For local Astorians, below is my most recommended food markets in the area to find my recipes’ hard-to-find ingredients followed by a shopping guide.
Ajicito Dulce Peppers
These hard-to-find peppers can range in color from green, yellow, orange and red, with all colors of variations in between. They are most frequently found next to store-packaged garlic cloves and other specialty produce — either loose in a box or in small plastic cartons. Also nearby (and often mistaken for) are usually Scotch Bonnet and Habañero peppers which have a more elongated, lantern-like shape. Note the differences in appearance the picture below and do not be tempted to use these in place of each other.
Fresh Chipotle Peppers
Sure you can find chipotle peppers canned in adobo sauce, but fresh chipotles are sold by weight and typically located in bins in the produce department. Once you are close by, their extremely smoky, fragrant aroma will help reveal their whereabouts. Other similar looking dried red peppers are nearby, but chipotles have a more stubbed shape and resemble large rasins.

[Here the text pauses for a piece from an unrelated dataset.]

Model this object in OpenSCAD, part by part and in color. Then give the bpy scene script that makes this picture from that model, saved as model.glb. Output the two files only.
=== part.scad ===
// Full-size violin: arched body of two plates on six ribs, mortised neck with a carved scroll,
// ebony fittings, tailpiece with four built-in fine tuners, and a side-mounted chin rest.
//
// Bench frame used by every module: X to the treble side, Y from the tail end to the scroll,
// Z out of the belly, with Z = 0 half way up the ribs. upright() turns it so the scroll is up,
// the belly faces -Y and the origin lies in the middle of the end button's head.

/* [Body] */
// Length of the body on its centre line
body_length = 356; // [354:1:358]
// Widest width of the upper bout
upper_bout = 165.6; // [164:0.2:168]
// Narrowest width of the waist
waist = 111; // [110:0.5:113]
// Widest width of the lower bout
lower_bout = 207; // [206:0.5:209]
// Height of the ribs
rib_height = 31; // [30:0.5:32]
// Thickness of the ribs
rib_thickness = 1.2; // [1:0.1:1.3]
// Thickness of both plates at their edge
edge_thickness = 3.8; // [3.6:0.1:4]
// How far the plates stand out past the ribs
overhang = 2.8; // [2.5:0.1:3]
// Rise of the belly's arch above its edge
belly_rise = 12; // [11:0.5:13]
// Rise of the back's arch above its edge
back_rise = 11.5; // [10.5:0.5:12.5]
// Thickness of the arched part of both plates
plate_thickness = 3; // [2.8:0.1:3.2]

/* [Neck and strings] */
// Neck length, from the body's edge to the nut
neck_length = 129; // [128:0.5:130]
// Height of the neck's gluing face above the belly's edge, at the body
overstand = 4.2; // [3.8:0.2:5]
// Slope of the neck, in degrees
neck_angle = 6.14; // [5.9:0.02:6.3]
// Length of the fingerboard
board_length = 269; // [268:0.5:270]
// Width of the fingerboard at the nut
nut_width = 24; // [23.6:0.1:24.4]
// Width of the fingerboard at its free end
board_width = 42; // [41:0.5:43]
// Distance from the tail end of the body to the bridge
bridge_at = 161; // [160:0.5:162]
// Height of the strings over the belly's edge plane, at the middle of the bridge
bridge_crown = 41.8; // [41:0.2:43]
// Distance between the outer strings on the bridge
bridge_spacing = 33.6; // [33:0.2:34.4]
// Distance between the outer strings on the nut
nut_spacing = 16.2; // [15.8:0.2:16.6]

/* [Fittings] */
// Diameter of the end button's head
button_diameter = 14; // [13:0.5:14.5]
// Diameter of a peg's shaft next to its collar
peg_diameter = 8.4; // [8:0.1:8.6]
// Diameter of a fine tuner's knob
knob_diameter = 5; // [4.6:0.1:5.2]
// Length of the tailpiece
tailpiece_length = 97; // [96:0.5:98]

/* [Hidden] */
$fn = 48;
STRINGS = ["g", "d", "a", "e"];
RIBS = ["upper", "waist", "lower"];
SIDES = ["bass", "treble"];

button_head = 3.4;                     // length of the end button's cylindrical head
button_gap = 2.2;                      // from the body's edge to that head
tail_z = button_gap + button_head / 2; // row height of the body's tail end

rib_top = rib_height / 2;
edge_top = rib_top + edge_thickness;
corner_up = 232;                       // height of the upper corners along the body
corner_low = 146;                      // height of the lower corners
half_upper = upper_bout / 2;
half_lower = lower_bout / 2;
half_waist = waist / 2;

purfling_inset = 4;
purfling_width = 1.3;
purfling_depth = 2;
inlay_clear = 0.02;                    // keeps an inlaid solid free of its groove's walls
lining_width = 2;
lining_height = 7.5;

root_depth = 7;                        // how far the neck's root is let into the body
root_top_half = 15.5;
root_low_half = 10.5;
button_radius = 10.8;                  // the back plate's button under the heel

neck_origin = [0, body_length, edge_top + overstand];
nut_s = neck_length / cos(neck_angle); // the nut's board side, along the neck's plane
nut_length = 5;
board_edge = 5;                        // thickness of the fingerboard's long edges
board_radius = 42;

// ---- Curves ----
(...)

Colby is a super basic cheese but really hard to find for some reason. Without knowing the specifics as to how it is made, all I can tell you is that it melts so much better than any cheddar, so in my humble opinion this should be used in every mac ‘n cheese recipe on the planet. Typically it is found in an orange cylinder formation in any deli to cut and purchase by the pound, but here in Astoria I only found it in pre-packaged (pictured above) at Greenbay Marketplace (located on 30th avenue and on Broadway). Most other mainstream grocery stores sell Colby Jack (which is marbled with Monterey Jack) but do not be tempted to use it as a substitute.
Culantro, Not Cilantro!
Look for Culantro next to the cilantro and parsley. It’s usually bound by rubber bands in bunches or in a flat foam-like tray wrapped in plastic. Many people will give up and use cilantro as a subsitiute, but if you remain persistent in your search you will be rewarded a unique flavor as well as praise from the most authentic of Puerto Rican cooks. It doesn’t always look very good due to improper handling, but do not let that discourage you. Buy it anyway. You absolutely NEED this!
Finding European butter is just a matter of shifting my eyes a bit, typically located alongside the other mainstream brands. Kerrygold and Plugra are some commonly found European butters; they contain a higher fat content and less water which helps eliminate the heavy grease-like texture in cakes baked with mainstream American butter brands.
Good fresh okra is difficult to find, however I came across these gems at Elliniki Agora market (below). Cooking with frozen okra from a freezer section doesn’t do this amazing ingredient justice. Using okra in a soup or stew is most common, but other applications do exist, such as frying or an okra salsa.
Some mainstream grocery stores might (unnecessarily) place Poblanos next to the bell peppers, but in an international and/or Latin-American market they are not kept in refrigeration — usually stacked in a pile or in a box within the vicinity of jalapeños. Use these roasted and mixed into a salsa, left whole and stuffed with mac ‘n cheese, or as fixings for tacos.
Also referred to as “Seville” orange, sour oranges are often overlooked due to their unsightly appearance. They range in size, have a more bumpy texture, usually marked with brown spots, and don’t appear very appetizing in general. You need not worry because these are not meant to be eaten raw as a snack like a typical orange. Instead, the juice is extracted and used in marinades. Because the juice content of each can vary quite a bit; it is difficult to know exactly how many you may need to purchase for your recipe. So, selecting sour oranges is a bit of a lottery. When gently squeezed they should be a little soft.